By the 1st Edition Ordnance Survey map, published in 1869, Inchley is shown with a garden area to the south and a central path leading from the house down to the River Dee. A photo dating from 1856 in Fraser's book 'The Old Deeside Road' (published in 1921) shows Inchley with this garden, and two single storey wings to the east and west of the house. The wings are marked on the 1st Edition Ordnance Survey map as uninhabited and were likely to have been stores. The west wing is now part of the interior of the house and the east wing is a garage. The house has retained this mid 19th century footprint. Inchley was damaged by flooding in 2015 much of the ground floor fixtures and fittings have been removed. Houses have been built on some of the former garden area and there is no longer a direct path from the house to the river (2016).
Ballater was a planned town, founded in the late 18th century by the local laird, Francis Farquharson of Monaltrie, to provide accommodation for the increasing number of tourists to the nearby Pannanich Wells. The town was designed on a grid pattern, with small 2 acre plots feued by the Farquharsons. It is described in the new Statistical Account of 1834-45 as being 'much frequented by strangers in the summer on account of the salubrity of the air and the beauty of its scenery. Its street or lanes cross the main street at right angles. Its houses are built on a regular plan.' This older section of the town, where Inchley is situated, was built near to Ballater Royal Bridge (listed at category B, LB21851) and the town in this area retains its grid pattern. Following Queen Victoria's purchase of the nearby Balmoral Castle in 1852 (listed at category A, LB51460) and the arrival of the railway in 1866, Ballater became an important tourist destination. The town expanded particularly to the west with the population rising from 362 in 1861 to 1,256 in 1901.

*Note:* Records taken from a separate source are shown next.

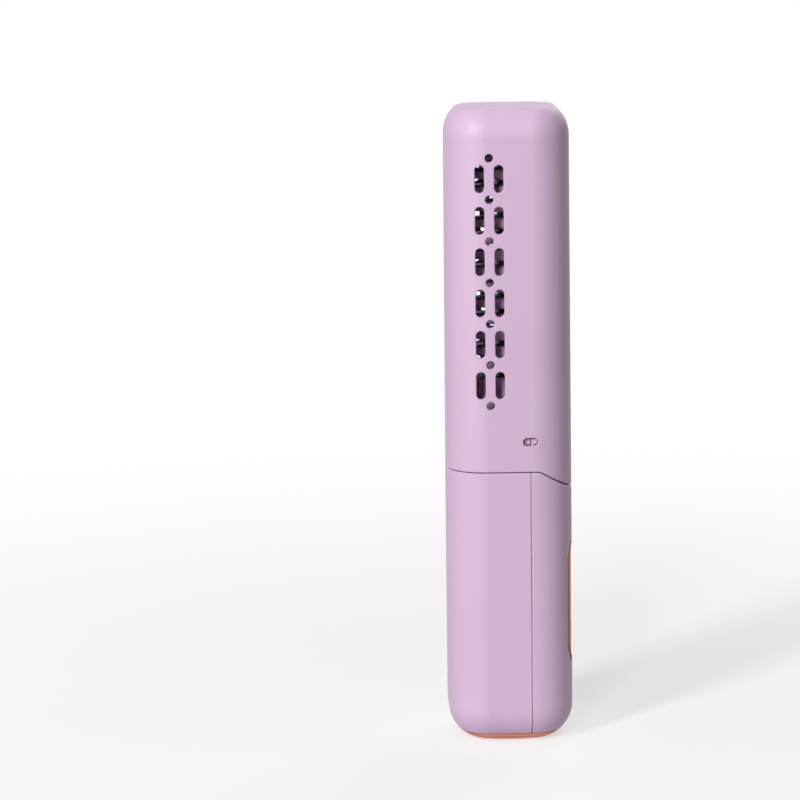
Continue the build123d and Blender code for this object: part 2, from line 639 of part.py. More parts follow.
def base_frame():
    """The inner floor that closes the shells and carries the charging port."""
    floor = case_form(WALL + LAP) & block(-FAR, FAR, -FAR, FAR, FRAME_LEVEL, FLOOR_TOP)
    floor = floor + upright(port_outline(DISH_WALL + 4 * LAP), DISH_FLOOR + LAP, FRAME_LEVEL + LAP)
    floor = floor - upright(port_outline(FIT), 0, HIGH)
    for side in (-1, 1):
        floor = floor - rod(SCREW_X, side * SCREW_Y, 0, SCREW_SHANK + 3 * LAP, HIGH)
    for x, y in peg_places():
        floor = floor - rod(x, y, 0, PEG_DIAMETER + LAP, HIGH)
    return floor


def cross_recess(half, wide):
    """Cross-shaped drive recess, centred on the origin."""
    bar = Box(2 * half, 2 * wide, 4, align=(Align.CENTER, Align.CENTER, Align.MAX))
    return bar + Rot(0, 0, 90) * bar


def base_screws():
    """Two pan-head screws that hold the base frame up to the shell."""
    screws = []
    for side in (-1, 1):
        y = side * SCREW_Y
        head = rod(SCREW_X, y, FRAME_LEVEL - SCREW_HEAD_TALL, SCREW_HEAD, SCREW_HEAD_TALL)
        head = fillet(head.edges().sort_by(Axis.Z)[0], 0.5)
        shank = rod(SCREW_X, y, FRAME_LEVEL, SCREW_SHANK, SCREW_LENGTH - 0.5)
        recess = Pos(SCREW_X, y, FRAME_LEVEL - SCREW_HEAD_TALL / 2) * cross_recess(0.9, 0.25)
        screws.append(head + shank - recess)
    return Compound(children=screws)


def charging_port():
    """USB-C receptacle that opens through the base."""
    shell = upright(port_outline(), PORT_RECESS, FLOOR_TOP)
    shell = shell - upright(port_outline(-0.3), PORT_RECESS - 1, FLOOR_TOP - 1.2)
    half = PORT_TONGUE / 2
    return shell + block(-0.35, 0.35, -half, half, PORT_RECESS + 1, FLOOR_TOP - 1)


def charging_board():
    """The small board on the base frame that the charging port is soldered to."""
    outline = RectangleRounded(CHARGE_BOARD_DEPTH, CHARGE_BOARD_WIDTH, 1.0)
    return upright(outline, FLOOR_TOP, FLOOR_TOP + CHARGE_BOARD)


def charging_ribbon():
    """The flat cable from the charging board up to the main board."""
    level = FLOOR_TOP + CHARGE_BOARD
    back = BOARD_FACE + RIBBON
    half = RIBBON_WIDTH / 2
    flat = block(1.0, back, -half, half, level, level + RIBBON)
    ribbon = flat + block(BOARD_FACE, back, -half, half, level, BOARD_BOTTOM + RIBBON_WIDTH * 0.75)
    corners = ribbon.edges().filter_by(Axis.Y).filter_by_position(Axis.X, back - FIT, back + FIT)
    return fillet(corners.sort_by(Axis.Z)[0], 0.9 * RIBBON)


# ---------------------------------------------------------------- battery and chassis
def battery_cell():
    """One round lithium cell with its crimped ends."""
    cell = rod(CELL_X, 0, CELL_BOTTOM, CELL_DIAMETER, CELL_LENGTH)
    return fillet(cell.edges().filter_by(GeomType.CIRCLE), 0.8)


def saddle(z):
    """A half ring of the chassis that the cell is pressed into."""
    bore = CELL_DIAMETER + 2 * SADDLE_CLEAR
    ring = rod(CELL_X, 0, z, bore + 2 * SADDLE_WALL, SADDLE_TALL) - rod(CELL_X, 0, z, bore, SADDLE_TALL)
    return ring & block(CELL_X - SADDLE_WRAP, CHASSIS_BACK, -FAR, FAR, z, z + SADDLE_TALL)


def chassis():
    """The frame that cradles the cell on one face and carries the board on the other."""
    wide = CASE_WIDTH / 2 - WALL - CHASSIS_CLEAR
    slim = NECK_WIDTH / 2 - WALL - CHASSIS_CLEAR - LAP
    frame = block(CHASSIS_X, CHASSIS_BACK, -wide, wide, WIDE_BOTTOM, WIDE_TOP)
    frame = frame + block(CHASSIS_X, CHASSIS_BACK, -slim, slim, CELL_BOTTOM - LEDGE, BOARD_TOP) + cell_stops()
    low, high = CELL_BOTTOM + SADDLE_LOW, CELL_TOP - SADDLE_HIGH
    for z in (low, (low + high) / 2, high):
        frame = frame + saddle(z)
    for z in BOARD_SCREWS:
        frame = frame + rod(CHASSIS_BACK, 0, z, 5.0, BOARD_LIFT, (1, 0, 0))
        frame = frame - rod(CHASSIS_X - 1, 0, z, BOARD_SCREW + LAP, 5, (1, 0, 0))
    for side in (-1, 1):
        frame = frame - lead_passage(side * LEAD_Y, LEAD_TOP - WIRE, LEAD_TOP + WIRE)
    return frame - lead_passage(-LEAD_LOW_Y, 0, LEAD_LOW + WIRE)


def cell_stops():
    """Tongues of the chassis under and over the cell."""
    x0 = CELL_X - 3
    over = CELL_TOP + STOP_CLEAR
    stops = block(x0, CHASSIS_BACK, -3, 3, over, over + STOP_THICK)
    for side in (-1, 1):
        y0, y1 = sorted((side * 3.0, side * 5.4))
        under = CELL_BOTTOM - LAP
        stops = stops + block(x0, CHASSIS_BACK, y0, y1, under - STOP_THICK, under)
    return stops


def lead_passage(y, z0, z1):
    """The cut in the chassis that a battery lead passes through."""
    return block(CHASSIS_X - 1, CHASSIS_BACK + 1, y - WIRE, y + WIRE, z0, z1)


def battery_tabs():
    """Nickel strips welded to the two ends of the cell."""
    under = CELL_BOTTOM - NICKEL
    low = block(CELL_X - 6, CELL_X - 3.2, -LEAD_LOW_Y - 0.8, 2, under, CELL_BOTTOM)
    low = low + block(CELL_X - 6, CELL_X + 2.5, -2, 2, under, CELL_BOTTOM)
    high = block(CELL_X - 3, CELL_X + 5.6, -2.6, LEAD_TAB_Y + 0.8, CELL_TOP, CELL_TOP + NICKEL)
    return Compound(children=[low, high])


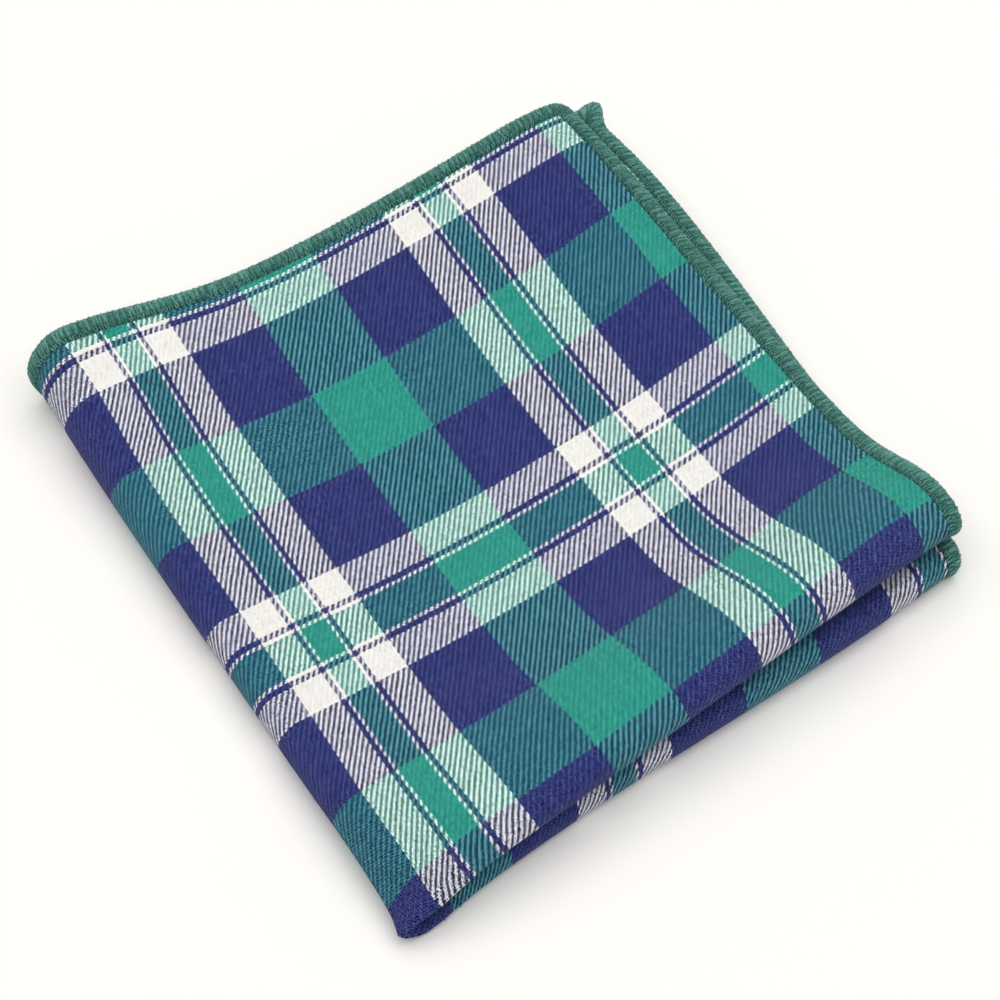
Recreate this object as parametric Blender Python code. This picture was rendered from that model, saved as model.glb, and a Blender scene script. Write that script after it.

The core of the planned town dates to the early part of the 19th century and there are a number of key early 19th century houses which remain, including Ford House (listed at category C, LB21842), which was originally the local school and 11 Bridge Square (listed at category C, LB21839). Dating from the early part of the 19th century, Inchley is one of these key early buildings.
Inchley is not a rare building type, as many houses from the early 19th century and earlier survive in Scotland. It is, however, one of the earliest houses in the planned town of Ballater and the house has retained much of its early 19th century exterior design.
Architectural or Historic Interest
The ground floor interior was damaged by flooding in 2015 and much of the fixtures and fittings have been removed including the lath and plaster walls being stripped back to the stone. There are two surviving fire surrounds. That to the west wall appears to date from the 20th century and that to the east wall is of a standard type.
The symmetrical rectangular plan form of the house with wings to the east and west, and an interior arranged around a central staircase is not unusual for a domestic property of this date.
Technological excellence or innovation, material or design quality
The house is built of pink and grey granite, which is the predominant building material in the northeast of Scotland. As granite is such a hard material decorative stonework is not to be expected on a house of this date.
The main elevations of the house are little altered and retains the standard design features of an early 19th century domestic property. They are well proportioned, symmetrical elevations with upper storey windows lying close to the roofline. The majority of the neighbouring properties are gabled so Inchley's piended and platformed roof is distinctive in the area and has not been altered by the addition of dormers.
The rustic tree trunk porch is an unusual feature of the house and adds to its interest. It is likely that the porch was added later in the 19th century and it is apparent on the 2nd Edition Ordnance Survey Map, published in 1901. It provides a formal entrance to the garden elevation of the property which had a clear view to the river and was probably designed to be seen. Rustic tree trunk columns are an architectural feature of some rural buildings in northeast Scotland, particularly of larger estates and can be found at estate cottages and ancillary buildings on the Invercauld, Balmoral and Forglen estates in Aberdeenshire.
The building is situated on a narrow road within the Ballater Conservation Area. Like the other properties in the surrounding area, which are mainly 19th and 20th century housing, Inchley sits directly onto the pavement. The other properties on Deebank Road are either flats, or single storey and attic houses and Inchley is a distinctive building in the streetscape because of its 2 storeys and piended roof.
The 1st Edition Ordnance Survey Map of 1869 shows the house with a large rear garden and direct access and vista to the River Dee. This garden now has other residential properties on it and the former vista and access from the house to the river has been compromised. This loss of the original relationship between the house and the river has affected the setting of the house.
There are no known regional variations.
Close Historical Associations
There are no known associations with a person or event of national importance at present (2016).
Category of listing changed from B to C, statutory address and listed building record revised in 2016. Previously listed as 'Deebank Road, Inchley'.